>> begin Data shown

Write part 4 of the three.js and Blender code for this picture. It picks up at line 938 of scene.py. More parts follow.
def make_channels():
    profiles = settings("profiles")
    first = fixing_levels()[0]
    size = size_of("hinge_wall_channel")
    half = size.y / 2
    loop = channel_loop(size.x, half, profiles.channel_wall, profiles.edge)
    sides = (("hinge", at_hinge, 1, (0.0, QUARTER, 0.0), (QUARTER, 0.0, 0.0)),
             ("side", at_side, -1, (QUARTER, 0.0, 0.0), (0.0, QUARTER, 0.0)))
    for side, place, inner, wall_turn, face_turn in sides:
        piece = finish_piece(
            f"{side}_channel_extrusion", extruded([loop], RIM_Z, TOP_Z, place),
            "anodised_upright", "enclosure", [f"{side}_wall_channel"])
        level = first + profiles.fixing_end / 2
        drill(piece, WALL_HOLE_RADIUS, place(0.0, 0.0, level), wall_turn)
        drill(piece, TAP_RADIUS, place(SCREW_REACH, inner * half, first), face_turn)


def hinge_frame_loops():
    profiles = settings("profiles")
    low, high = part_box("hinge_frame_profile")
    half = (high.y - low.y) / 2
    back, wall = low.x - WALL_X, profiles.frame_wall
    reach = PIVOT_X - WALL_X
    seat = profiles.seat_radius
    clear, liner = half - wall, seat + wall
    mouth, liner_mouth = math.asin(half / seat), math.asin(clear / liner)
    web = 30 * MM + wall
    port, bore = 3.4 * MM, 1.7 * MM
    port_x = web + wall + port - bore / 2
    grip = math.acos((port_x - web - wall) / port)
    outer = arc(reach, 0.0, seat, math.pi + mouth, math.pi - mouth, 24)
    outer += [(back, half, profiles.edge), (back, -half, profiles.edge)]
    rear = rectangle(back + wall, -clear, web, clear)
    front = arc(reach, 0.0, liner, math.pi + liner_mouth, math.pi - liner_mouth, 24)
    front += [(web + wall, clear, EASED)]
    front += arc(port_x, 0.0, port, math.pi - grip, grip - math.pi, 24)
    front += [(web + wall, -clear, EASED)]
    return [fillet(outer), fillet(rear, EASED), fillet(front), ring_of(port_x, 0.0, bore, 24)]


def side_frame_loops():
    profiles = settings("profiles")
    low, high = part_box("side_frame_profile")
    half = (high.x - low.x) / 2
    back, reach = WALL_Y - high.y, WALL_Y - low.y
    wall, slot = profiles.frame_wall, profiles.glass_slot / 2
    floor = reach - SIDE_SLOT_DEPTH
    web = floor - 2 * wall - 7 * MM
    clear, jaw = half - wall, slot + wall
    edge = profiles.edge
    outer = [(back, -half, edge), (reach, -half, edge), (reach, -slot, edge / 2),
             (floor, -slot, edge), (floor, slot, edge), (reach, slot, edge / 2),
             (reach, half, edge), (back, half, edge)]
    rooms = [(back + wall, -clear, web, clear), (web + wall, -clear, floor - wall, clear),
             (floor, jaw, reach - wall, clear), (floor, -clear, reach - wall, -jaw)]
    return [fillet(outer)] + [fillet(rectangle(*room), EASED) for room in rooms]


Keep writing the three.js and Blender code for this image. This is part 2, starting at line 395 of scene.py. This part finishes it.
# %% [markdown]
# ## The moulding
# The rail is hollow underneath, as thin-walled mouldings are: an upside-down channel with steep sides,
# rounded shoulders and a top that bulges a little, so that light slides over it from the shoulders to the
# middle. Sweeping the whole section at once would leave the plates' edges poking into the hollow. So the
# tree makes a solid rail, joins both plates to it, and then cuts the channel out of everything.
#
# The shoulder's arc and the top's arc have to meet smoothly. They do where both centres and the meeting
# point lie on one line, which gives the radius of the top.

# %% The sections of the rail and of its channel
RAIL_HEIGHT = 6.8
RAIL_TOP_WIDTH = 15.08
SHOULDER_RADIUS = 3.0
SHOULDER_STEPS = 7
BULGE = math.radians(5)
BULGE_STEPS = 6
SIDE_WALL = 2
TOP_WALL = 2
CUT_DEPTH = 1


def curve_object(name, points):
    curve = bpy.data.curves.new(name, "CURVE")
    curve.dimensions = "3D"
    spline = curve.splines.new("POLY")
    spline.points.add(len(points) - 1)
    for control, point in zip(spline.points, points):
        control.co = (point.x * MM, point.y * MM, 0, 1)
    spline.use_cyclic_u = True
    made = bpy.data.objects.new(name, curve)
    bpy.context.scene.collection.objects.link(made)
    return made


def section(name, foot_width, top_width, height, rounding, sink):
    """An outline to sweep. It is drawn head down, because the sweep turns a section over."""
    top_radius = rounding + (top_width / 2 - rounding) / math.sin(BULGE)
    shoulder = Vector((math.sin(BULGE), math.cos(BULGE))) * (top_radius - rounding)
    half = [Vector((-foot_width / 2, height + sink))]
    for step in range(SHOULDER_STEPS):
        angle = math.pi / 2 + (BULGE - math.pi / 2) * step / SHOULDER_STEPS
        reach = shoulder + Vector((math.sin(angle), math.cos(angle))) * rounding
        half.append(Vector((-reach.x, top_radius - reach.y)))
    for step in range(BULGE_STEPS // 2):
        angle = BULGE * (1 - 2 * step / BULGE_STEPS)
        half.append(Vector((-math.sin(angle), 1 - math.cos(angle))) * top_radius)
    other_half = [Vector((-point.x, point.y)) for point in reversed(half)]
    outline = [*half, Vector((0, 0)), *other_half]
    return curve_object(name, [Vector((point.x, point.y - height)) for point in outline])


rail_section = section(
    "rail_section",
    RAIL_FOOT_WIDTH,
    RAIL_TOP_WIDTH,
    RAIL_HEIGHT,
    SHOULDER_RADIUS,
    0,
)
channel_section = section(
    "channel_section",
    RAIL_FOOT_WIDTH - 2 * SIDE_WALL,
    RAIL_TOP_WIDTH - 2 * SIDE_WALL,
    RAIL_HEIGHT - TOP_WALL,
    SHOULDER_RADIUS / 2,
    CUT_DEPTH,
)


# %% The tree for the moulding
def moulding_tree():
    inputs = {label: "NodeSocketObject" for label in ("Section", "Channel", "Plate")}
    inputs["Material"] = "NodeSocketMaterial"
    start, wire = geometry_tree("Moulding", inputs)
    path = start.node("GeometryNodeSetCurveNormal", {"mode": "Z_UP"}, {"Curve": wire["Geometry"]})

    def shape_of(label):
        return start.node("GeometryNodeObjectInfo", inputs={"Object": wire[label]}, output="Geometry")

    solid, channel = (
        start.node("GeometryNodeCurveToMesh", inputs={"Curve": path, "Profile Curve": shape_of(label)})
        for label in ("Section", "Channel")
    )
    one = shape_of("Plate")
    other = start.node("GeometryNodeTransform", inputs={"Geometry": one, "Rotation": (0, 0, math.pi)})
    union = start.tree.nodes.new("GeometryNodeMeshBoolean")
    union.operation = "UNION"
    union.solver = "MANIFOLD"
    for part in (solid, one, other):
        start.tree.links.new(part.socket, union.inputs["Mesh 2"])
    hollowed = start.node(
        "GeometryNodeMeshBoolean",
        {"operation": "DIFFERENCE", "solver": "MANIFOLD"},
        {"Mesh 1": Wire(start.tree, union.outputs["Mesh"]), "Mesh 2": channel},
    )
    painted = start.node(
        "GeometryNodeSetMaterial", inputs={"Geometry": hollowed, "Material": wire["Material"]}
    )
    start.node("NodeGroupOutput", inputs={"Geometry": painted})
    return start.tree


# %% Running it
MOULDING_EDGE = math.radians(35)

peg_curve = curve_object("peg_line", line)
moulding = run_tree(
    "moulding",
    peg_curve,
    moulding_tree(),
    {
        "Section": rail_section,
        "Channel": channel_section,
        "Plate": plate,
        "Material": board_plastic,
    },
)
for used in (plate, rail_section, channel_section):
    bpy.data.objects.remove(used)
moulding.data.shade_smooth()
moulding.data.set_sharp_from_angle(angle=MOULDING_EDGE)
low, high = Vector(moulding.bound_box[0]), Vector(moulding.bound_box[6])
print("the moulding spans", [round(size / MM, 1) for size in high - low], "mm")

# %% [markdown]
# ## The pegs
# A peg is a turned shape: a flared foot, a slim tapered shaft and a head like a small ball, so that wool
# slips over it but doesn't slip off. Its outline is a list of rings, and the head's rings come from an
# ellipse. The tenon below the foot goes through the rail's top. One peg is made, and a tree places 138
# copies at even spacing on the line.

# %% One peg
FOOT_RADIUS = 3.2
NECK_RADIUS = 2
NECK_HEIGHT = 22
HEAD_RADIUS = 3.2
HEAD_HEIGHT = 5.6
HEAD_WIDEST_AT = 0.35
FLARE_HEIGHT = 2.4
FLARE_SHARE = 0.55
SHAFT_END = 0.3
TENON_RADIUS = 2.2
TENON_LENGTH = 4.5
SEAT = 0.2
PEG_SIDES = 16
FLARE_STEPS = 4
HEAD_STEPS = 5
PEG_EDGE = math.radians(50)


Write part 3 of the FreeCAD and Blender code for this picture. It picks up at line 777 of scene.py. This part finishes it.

>> end Data shown

Goal: Check each line above for the word "three", and copy the lines where it appears.

In response:
Write part 4 of the three.js and Blender code for this picture. It picks up at line 938 of scene.py. More parts follow.
Keep writing the three.js and Blender code for this image. This is part 2, starting at line 395 of scene.py. This part finishes it.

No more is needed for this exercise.